Opinião

A simplicidade da paz

Tantos conflitos no mundo teriam um fim se os atores envolvidos não priorizassem apenas interesses próprios e pensassem mais no coletivo. O planeta carece de simplicidade

Dia desses, presenciei uma cena que tocou-me profundamente. Um mendigo, deitado sobre o que restou de um colchão, sob a marquise de um bar, em Águas Claras, brincava com o seu cão. O animalzinho, quase raquítico, abanava o rabo sem parar. O mendigo encontrou um sorriso, trazido pelo pequeno e único amigo. A solidão deixou de ser companheira dele há tempos. De repente, o mendigo começou a mexer os braços, efusivamente, acompanhando os movimentos do cãozinho, que respondia de forma animada. O mendigo, abandonado pelo mundo, parecia ter ali o seu próprio mundo.

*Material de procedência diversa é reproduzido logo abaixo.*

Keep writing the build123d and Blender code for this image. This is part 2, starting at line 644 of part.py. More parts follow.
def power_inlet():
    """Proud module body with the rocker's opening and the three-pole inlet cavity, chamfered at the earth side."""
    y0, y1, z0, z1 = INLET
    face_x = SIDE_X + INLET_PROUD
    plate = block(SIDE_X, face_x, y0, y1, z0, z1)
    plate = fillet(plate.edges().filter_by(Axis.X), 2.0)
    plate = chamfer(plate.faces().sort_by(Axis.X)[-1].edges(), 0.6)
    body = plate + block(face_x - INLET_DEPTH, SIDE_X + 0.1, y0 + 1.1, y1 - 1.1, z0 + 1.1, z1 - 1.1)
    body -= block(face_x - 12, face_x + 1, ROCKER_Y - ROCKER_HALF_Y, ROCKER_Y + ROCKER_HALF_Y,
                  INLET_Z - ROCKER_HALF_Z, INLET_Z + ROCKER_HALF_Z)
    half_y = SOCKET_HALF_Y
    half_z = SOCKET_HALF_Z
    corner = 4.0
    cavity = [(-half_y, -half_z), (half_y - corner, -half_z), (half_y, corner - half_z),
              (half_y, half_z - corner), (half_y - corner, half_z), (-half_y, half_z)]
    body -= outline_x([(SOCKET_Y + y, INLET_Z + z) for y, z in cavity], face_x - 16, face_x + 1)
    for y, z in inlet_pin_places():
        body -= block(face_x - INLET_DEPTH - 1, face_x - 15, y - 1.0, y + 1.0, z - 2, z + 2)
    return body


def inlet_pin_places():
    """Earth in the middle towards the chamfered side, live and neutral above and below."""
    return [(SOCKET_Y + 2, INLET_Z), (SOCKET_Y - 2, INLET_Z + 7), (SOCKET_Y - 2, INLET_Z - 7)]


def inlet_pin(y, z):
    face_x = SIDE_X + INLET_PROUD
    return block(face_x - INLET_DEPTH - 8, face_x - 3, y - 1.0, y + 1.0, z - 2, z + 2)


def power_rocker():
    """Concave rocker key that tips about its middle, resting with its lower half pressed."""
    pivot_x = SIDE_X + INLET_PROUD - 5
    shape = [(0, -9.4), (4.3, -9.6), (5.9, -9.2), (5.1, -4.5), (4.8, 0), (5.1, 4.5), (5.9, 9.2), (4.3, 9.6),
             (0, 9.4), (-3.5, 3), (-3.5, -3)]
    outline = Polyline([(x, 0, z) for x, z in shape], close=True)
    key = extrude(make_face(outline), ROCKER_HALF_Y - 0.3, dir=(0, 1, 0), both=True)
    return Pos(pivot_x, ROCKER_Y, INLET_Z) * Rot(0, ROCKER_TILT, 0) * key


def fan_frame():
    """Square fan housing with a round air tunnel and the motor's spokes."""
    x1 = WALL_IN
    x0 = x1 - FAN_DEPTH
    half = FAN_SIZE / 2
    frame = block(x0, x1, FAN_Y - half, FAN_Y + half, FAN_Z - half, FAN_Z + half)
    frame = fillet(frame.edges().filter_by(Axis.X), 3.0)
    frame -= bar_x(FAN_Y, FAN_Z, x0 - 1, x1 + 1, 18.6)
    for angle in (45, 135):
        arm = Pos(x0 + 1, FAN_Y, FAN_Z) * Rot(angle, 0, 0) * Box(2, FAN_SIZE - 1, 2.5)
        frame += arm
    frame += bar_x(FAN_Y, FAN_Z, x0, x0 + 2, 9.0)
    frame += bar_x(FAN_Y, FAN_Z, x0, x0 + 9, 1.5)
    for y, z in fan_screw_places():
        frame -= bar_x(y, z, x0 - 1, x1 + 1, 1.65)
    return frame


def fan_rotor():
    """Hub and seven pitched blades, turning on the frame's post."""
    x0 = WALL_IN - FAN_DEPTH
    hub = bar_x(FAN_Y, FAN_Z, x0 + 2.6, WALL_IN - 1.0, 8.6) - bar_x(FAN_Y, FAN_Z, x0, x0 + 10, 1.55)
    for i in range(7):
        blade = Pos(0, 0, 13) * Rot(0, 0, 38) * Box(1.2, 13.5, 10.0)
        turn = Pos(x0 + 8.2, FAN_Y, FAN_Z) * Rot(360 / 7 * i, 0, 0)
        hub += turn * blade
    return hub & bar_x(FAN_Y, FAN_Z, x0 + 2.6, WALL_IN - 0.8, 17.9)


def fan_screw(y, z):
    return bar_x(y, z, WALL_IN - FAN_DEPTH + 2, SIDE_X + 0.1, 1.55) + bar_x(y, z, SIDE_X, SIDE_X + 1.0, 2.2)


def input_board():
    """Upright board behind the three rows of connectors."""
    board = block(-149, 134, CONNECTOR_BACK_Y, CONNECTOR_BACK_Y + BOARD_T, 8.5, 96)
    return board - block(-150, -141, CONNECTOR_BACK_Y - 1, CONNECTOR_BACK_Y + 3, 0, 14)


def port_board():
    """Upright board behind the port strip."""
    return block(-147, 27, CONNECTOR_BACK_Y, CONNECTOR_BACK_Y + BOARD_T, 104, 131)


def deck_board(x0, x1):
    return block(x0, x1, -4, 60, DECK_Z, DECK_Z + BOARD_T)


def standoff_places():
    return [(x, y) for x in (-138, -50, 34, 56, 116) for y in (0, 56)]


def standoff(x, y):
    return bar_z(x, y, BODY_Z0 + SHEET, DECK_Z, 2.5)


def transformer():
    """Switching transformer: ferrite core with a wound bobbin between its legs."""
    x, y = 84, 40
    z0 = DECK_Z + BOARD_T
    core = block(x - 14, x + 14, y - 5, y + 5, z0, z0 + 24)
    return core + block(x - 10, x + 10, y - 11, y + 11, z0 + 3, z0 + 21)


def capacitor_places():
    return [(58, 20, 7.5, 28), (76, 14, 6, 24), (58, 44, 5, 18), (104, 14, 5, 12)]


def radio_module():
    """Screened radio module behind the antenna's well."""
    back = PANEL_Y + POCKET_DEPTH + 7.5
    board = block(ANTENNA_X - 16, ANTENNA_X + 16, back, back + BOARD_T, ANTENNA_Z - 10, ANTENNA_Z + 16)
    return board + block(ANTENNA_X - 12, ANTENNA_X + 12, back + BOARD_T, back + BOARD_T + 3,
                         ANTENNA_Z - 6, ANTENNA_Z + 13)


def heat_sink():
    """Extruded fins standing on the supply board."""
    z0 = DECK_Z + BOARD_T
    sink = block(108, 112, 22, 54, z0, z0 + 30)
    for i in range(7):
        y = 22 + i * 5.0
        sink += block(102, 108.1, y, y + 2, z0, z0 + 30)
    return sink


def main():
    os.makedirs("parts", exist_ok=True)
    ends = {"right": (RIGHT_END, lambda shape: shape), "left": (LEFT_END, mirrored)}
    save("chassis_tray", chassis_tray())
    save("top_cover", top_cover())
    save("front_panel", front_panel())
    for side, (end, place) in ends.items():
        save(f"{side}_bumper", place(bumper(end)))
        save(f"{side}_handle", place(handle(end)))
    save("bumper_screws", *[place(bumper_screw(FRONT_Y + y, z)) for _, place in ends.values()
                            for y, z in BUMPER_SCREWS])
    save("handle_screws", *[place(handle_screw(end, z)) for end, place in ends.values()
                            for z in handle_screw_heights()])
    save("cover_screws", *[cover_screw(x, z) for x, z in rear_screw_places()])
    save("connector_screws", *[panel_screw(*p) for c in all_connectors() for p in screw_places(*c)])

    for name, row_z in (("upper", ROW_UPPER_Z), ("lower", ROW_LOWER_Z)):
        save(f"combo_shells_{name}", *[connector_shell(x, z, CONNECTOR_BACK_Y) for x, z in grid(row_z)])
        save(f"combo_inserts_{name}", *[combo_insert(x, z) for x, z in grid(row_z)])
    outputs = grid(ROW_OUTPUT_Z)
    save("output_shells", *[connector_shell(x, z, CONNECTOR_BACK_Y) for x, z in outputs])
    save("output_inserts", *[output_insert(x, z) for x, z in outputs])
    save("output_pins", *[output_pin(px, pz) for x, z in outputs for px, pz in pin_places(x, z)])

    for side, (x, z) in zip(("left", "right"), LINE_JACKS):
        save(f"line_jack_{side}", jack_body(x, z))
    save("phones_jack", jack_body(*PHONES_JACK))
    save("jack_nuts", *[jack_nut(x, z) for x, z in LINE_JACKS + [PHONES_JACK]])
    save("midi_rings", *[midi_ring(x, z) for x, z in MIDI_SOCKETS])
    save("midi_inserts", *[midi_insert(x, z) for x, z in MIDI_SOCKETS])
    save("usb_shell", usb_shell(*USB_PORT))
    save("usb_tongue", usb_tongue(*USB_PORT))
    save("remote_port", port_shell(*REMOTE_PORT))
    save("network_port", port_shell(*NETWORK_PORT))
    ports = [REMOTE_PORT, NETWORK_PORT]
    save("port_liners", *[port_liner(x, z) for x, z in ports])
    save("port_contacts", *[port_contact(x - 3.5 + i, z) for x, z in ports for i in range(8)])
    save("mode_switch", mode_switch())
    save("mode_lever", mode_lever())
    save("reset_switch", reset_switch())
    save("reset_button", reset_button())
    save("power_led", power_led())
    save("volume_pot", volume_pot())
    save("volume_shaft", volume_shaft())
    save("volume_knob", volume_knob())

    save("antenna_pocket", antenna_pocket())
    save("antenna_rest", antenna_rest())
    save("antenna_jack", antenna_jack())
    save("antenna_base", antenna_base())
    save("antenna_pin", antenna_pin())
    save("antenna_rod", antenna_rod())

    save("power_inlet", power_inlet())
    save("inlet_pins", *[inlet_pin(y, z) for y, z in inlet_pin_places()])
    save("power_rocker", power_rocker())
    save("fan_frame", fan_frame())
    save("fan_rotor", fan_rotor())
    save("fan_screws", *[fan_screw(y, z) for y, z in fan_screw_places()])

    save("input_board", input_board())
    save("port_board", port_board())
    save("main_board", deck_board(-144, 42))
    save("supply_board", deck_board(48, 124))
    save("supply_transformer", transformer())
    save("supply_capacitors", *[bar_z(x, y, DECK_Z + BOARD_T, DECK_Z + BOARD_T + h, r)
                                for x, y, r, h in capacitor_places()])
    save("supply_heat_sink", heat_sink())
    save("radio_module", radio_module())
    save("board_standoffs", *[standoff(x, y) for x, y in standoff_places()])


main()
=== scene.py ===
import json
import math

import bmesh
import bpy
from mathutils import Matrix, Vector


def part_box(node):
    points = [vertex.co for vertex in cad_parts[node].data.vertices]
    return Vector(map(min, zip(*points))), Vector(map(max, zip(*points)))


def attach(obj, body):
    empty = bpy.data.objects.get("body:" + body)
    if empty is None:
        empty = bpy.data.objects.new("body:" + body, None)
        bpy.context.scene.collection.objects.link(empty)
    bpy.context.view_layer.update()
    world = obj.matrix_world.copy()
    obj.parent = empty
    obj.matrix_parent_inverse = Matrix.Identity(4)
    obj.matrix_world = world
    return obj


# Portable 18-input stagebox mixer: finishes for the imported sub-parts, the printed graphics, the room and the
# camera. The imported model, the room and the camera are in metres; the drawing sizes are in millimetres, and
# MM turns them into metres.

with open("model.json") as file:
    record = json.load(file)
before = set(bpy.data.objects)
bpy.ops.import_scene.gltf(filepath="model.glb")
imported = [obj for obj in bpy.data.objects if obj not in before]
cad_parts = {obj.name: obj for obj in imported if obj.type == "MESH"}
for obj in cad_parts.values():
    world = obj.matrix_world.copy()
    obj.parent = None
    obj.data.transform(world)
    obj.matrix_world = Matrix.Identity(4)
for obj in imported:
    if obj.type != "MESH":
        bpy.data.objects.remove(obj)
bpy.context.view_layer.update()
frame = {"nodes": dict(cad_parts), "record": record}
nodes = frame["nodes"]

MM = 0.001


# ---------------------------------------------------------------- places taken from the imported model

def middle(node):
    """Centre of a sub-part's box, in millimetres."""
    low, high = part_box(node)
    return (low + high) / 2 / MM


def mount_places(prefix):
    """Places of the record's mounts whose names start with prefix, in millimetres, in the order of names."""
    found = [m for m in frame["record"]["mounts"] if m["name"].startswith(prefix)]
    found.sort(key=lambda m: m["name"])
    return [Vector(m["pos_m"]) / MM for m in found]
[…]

Muitas vezes, a beleza está na própria simplicidade. Em um mundo repleto de guerras, de injustiça e de ódio, o simples tantas vezes define a felicidade. O mendigo da cena descrita tinha quase nada. E parecia ter tudo, ao mesmo tempo. Um amigo fiel, leal, que o ama e não o despreza por sua condição social ou econômica. Ao contrário de tantos ricos (de dinheiro) e pobres (de alma), que subjugam, desprezam, humilham o próximo.

Aliás, o mundo vive uma inversão de valores. Idolatra figuras autoritárias e faz pouco caso da democracia. Alguns chegam a cultuar a figura nefasta de Adolf Hitler, oito décadas depois do suicídio do líder nazista, e a fomentar o neonazismo — uma espécie de ressurgimento da ideologia hitleriana. Sem levar em conta que o chanceler do Terceiro Reich assassinou 6 milhões de judeus. Como se a população do Plano Piloto tivesse sido dizimada nada menos do que 26 vezes.

Em vez de fomentarem o bem-estar social e a paz, algumas lideranças do planeta insistem em semear a guerra, não raras vezes movidos pela xenofobia, pela sanha expansionista ou por um estranho senso narcisístico e egocêntrico. Querem impor-se pela força militar e chegam a lançar uma chantagem nuclear: ameaçam usar armas atômicas, como se fossem brinquedos de guerra, e ignoram que tal arsenal não foi utilizado durante os últimos 80 anos.

Como iniciei este artigo, penso que a paz esteja na simplicidade. O cachorrinho, feliz e amigo, aos olhos do mendigo. O sorriso de uma criança. Um "eu te amo" dito por um filho, por uma esposa ou um marido. O cheiro da terra molhada, depois da chuva farta. O barulho de uma cachoeira ou um banho gelado em meio à natureza. Um sorvete em dia de calor. Garapa com pastel. Pizza em família. Tarde de cinema e pipoca. Passeio pelo jardim.

No contexto das relações internacionais, a paz está na disposição de fazer concessões difíceis, porém, necessárias. Tantos conflitos no mundo teriam um fim se os atores envolvidos não priorizassem apenas interesses próprios e pensassem mais no coletivo. O planeta carece de simplicidade.